Efficient Filtered-ANN via Learning-based Query Planning
Zhuocheng Gan, Yifan Wang
TL;DR
The paper tackles efficient filtered-ANN in vector retrieval by addressing the trade-off between pre-filtering and post-filtering execution strategies. It introduces a learning-based query planner that makes per-query decisions using a lightweight selectivity estimator and a core MLP-based predictor, ensuring compatibility with any underlying ANN index. Key contributions include a training-data framework with a recall/latency utility, histogram- and statistics-based selectivity estimators for categorical, numeric, and mixed predicates, and a per-dataset trained planner that demonstrates up to 4× speedups while maintaining high recall. The approach reduces index-construction overhead and adapts to varying workloads, offering practical, robust performance improvements for real-world filtered-ANN workloads. Let $U = \frac{\mathrm{Recall@k}}{T_{\text{search}}}$ denote end-to-end utility used for training labels, and $s$ denote predicate selectivity; the planner learns to maximize $U$ by choosing between pre-filtering and post-filtering per query.
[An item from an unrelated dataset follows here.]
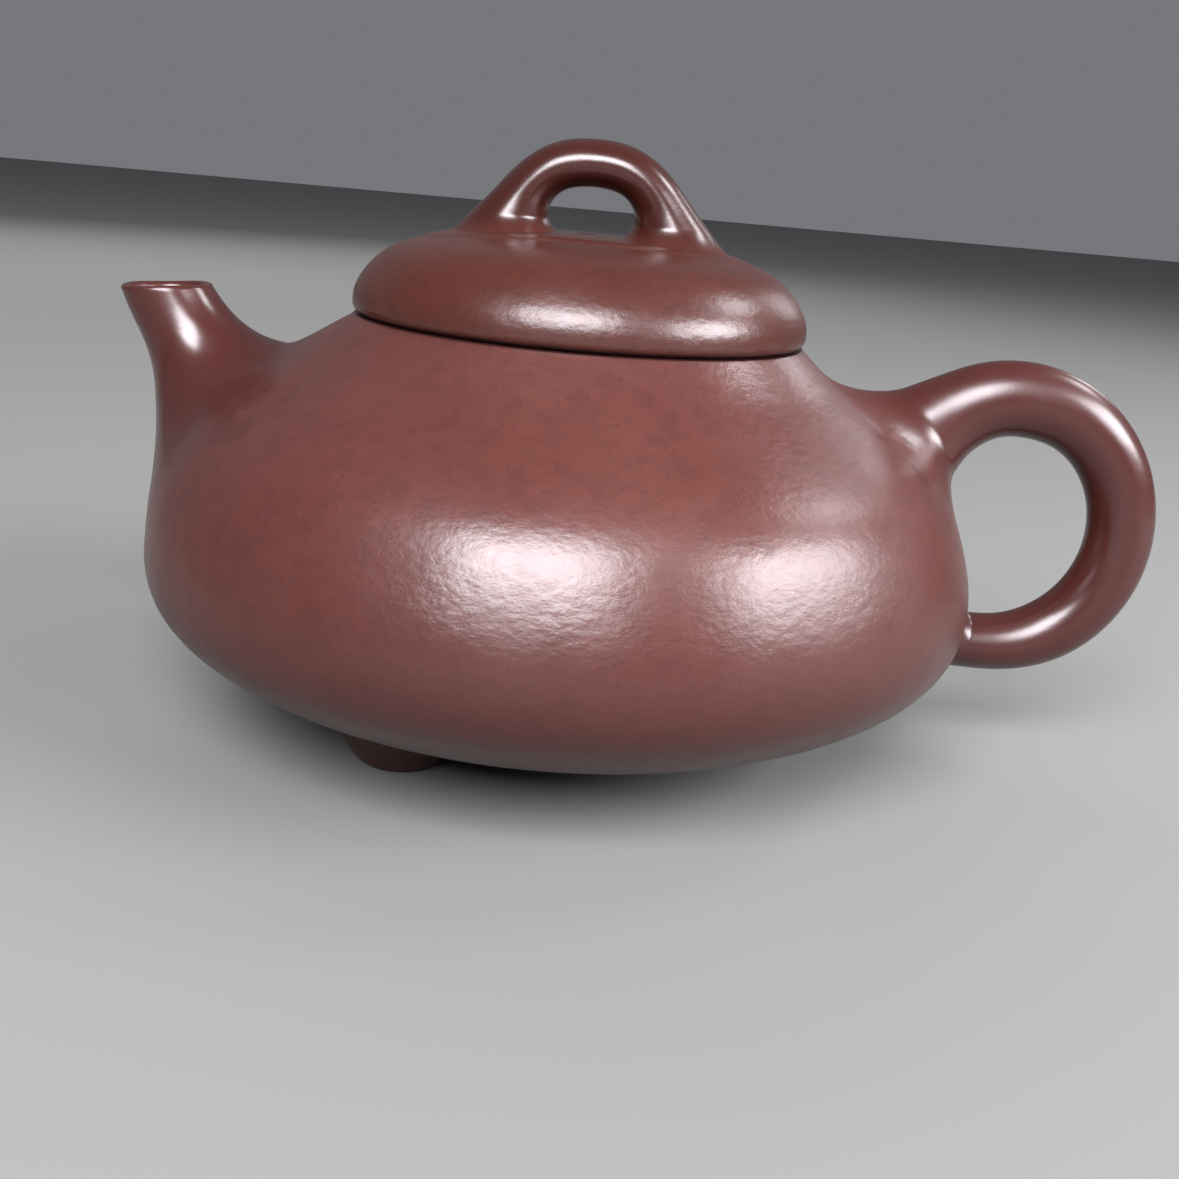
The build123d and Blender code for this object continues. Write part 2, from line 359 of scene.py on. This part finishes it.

The method achieves strong gains on real and synthetic datasets, with notable recall preservation (e.g., recall@10 ≈ 0.96 on ArXiv) and substantial latency reductions, enabling scalable, predicate-aware vector search in production systems.
Abstract
Filtered ANN search is an increasingly important problem in vector retrieval, yet systems face a difficult trade-off due to the execution order: Pre-filtering (filtering first, then ANN over the passing subset) requires expensive per-predicate index construction, while post-filtering (ANN first, then filtering candidates) may waste computation and lose recall under low selectivity due to insufficient candidates after filtering. We introduce a learning-based query planning framework that dynamically selects the most effective execution plan for each query, using lightweight predictions derived from dataset and query statistics (e.g., dimensionality, corpus size, distribution features, and predicate statistics). The framework supports diverse filter types, including categorical/keyword and range predicates, and is generic to use any backend ANN index. Experiments show that our method achieves up to 4x acceleration with >= 90% recall comparing to the strong baselines.